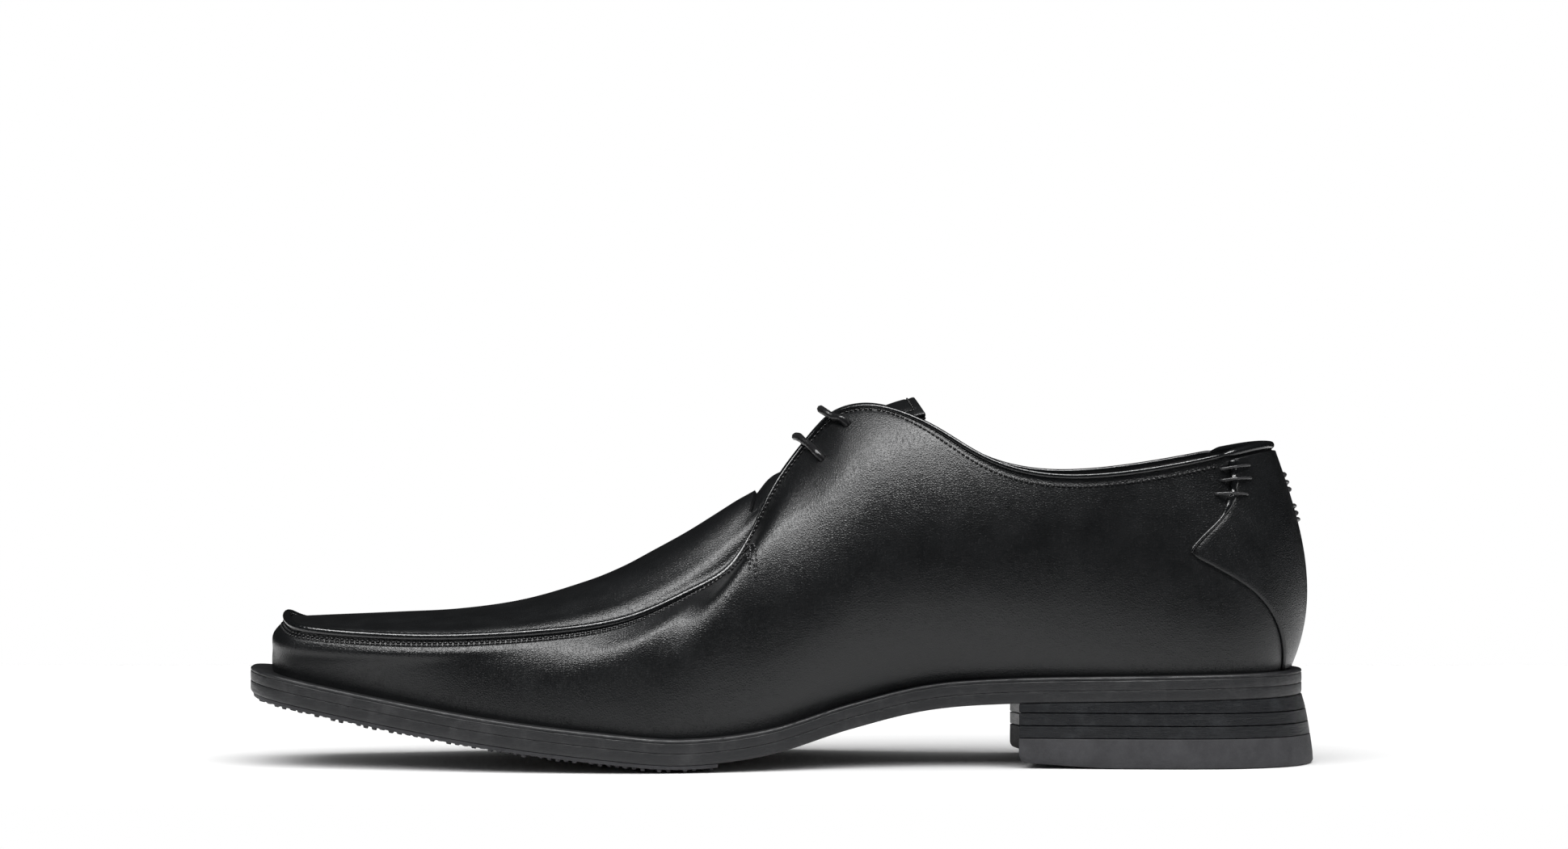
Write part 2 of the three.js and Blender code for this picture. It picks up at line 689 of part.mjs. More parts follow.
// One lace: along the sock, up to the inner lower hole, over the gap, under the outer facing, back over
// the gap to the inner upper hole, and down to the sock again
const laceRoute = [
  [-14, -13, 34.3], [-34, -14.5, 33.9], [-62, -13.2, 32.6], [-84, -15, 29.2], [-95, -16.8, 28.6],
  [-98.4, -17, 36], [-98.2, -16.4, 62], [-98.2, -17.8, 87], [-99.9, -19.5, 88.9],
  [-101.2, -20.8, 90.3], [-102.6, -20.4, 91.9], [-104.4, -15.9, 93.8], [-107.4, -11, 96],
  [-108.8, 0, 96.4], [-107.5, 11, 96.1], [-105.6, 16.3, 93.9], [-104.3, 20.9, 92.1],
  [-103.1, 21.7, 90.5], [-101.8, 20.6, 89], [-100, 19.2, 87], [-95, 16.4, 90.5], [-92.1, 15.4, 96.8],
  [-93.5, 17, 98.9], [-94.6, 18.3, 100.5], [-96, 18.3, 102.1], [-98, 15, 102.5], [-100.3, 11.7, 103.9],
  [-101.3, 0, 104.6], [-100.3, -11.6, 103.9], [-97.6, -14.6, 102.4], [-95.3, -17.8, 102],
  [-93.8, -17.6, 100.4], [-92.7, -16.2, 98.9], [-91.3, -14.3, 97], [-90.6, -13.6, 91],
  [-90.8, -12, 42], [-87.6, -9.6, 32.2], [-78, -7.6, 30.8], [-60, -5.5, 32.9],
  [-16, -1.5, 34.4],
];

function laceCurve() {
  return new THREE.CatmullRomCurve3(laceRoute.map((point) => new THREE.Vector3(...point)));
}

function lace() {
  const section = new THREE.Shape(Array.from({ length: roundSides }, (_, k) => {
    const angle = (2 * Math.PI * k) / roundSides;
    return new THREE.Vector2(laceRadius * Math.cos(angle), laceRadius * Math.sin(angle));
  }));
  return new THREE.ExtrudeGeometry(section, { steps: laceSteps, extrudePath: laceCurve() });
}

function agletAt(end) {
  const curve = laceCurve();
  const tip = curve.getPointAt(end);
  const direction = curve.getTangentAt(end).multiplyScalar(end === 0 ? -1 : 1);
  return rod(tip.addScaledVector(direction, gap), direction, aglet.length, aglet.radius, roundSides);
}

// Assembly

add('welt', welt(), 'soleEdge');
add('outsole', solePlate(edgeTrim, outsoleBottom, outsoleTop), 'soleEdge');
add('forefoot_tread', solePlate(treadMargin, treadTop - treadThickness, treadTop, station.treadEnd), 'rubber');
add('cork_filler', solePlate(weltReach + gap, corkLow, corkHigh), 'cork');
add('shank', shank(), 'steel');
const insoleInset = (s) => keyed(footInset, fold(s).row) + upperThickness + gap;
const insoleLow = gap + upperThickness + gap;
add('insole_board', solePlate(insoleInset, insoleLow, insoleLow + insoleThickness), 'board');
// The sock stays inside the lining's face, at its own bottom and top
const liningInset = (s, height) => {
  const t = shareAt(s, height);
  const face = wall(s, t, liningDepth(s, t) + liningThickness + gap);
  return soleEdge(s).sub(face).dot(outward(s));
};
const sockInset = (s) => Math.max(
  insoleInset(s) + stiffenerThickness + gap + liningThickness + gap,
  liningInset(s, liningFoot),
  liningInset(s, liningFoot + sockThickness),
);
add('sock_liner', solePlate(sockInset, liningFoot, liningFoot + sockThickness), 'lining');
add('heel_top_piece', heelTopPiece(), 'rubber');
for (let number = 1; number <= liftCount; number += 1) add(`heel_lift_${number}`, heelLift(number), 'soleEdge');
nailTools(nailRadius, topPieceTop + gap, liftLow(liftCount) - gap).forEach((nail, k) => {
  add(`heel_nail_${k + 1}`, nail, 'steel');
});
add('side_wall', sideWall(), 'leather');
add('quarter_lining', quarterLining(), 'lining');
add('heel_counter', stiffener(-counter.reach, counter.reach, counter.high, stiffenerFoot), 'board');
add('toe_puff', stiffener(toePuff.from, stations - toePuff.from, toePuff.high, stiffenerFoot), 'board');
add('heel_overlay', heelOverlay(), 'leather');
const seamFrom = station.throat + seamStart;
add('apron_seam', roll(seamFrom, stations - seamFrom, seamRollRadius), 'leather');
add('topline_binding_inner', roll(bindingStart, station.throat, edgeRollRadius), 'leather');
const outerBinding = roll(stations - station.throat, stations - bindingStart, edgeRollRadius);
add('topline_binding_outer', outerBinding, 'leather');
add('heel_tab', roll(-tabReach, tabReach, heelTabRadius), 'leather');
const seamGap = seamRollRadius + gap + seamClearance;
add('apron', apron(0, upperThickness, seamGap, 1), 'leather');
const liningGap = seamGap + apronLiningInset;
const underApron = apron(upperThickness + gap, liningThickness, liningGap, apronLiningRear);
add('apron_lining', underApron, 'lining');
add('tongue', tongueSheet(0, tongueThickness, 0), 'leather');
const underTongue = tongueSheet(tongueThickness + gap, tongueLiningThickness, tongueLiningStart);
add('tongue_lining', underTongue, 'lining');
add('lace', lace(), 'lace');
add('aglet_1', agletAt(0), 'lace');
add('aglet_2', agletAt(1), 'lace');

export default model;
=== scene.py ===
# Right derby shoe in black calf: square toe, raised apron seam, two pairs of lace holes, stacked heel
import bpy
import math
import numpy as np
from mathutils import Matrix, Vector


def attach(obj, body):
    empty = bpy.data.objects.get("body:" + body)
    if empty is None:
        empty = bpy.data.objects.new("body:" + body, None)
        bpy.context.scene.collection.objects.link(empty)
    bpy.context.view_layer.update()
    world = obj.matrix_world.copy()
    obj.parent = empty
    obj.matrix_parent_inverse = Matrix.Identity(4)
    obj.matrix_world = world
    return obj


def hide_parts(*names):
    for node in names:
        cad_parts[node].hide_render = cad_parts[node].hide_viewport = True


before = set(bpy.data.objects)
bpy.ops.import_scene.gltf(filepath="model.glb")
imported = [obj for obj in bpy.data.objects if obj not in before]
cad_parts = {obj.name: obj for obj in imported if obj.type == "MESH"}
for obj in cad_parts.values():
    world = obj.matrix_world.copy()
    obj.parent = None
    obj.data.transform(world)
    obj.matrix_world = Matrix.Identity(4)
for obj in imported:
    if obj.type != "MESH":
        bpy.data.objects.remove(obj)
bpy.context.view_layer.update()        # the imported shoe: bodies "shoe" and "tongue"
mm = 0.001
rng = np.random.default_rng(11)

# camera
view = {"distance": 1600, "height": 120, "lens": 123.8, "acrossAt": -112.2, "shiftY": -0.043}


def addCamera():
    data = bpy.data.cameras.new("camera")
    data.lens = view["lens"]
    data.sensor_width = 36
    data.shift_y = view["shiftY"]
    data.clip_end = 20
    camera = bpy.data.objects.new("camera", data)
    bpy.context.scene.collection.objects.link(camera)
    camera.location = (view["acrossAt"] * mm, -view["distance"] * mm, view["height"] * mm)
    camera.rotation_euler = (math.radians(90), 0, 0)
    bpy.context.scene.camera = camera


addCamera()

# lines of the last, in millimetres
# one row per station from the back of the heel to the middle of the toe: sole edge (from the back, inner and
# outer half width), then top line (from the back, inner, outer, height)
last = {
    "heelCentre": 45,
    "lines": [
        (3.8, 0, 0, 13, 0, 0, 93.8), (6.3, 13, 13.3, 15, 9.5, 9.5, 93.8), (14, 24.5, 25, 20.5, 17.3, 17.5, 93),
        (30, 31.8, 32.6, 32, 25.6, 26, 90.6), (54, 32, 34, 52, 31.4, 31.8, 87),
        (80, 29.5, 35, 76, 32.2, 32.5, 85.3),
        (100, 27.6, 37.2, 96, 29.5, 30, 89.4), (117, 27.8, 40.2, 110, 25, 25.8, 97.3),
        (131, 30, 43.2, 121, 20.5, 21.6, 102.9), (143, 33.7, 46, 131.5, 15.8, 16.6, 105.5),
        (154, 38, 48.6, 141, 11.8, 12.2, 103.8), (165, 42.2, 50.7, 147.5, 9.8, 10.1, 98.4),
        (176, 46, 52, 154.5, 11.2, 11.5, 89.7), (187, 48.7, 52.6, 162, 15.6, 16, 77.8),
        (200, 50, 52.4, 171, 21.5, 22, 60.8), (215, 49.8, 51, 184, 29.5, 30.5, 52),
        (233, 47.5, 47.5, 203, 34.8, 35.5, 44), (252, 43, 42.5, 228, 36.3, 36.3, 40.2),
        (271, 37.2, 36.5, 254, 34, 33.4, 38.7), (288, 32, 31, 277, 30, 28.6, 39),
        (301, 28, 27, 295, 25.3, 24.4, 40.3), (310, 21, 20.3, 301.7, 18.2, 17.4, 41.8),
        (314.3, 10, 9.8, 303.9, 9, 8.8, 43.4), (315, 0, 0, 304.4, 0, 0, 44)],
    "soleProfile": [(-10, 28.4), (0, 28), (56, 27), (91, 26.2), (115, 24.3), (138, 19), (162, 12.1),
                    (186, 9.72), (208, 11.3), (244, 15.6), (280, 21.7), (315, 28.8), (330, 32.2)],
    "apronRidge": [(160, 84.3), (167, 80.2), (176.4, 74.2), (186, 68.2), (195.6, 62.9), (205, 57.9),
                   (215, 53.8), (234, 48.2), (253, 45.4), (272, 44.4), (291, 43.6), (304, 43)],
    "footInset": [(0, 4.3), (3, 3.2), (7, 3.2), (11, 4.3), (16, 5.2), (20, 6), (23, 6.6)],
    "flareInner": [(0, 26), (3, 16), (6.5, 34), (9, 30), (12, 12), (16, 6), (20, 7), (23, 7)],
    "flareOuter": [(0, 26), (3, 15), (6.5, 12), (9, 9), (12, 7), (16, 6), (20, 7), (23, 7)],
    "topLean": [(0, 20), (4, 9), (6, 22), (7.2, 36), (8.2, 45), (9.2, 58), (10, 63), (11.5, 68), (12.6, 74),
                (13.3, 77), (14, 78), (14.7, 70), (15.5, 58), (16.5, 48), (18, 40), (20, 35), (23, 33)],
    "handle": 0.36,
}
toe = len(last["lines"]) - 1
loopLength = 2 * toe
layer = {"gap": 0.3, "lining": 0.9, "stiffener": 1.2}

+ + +

» Exercise task:
Output only the lines from the one containing "add('lace', lace(), 'lace');" through the one containing "before = set(bpy.data.objects)", inclusive, exactly as written.

» Final answer:
add('lace', lace(), 'lace');
add('aglet_1', agletAt(0), 'lace');
add('aglet_2', agletAt(1), 'lace');

export default model;
=== scene.py ===
# Right derby shoe in black calf: square toe, raised apron seam, two pairs of lace holes, stacked heel
import bpy
import math
import numpy as np
from mathutils import Matrix, Vector


def attach(obj, body):
    empty = bpy.data.objects.get("body:" + body)
    if empty is None:
        empty = bpy.data.objects.new("body:" + body, None)
        bpy.context.scene.collection.objects.link(empty)
    bpy.context.view_layer.update()
    world = obj.matrix_world.copy()
    obj.parent = empty
    obj.matrix_parent_inverse = Matrix.Identity(4)
    obj.matrix_world = world
    return obj


def hide_parts(*names):
    for node in names:
        cad_parts[node].hide_render = cad_parts[node].hide_viewport = True


before = set(bpy.data.objects)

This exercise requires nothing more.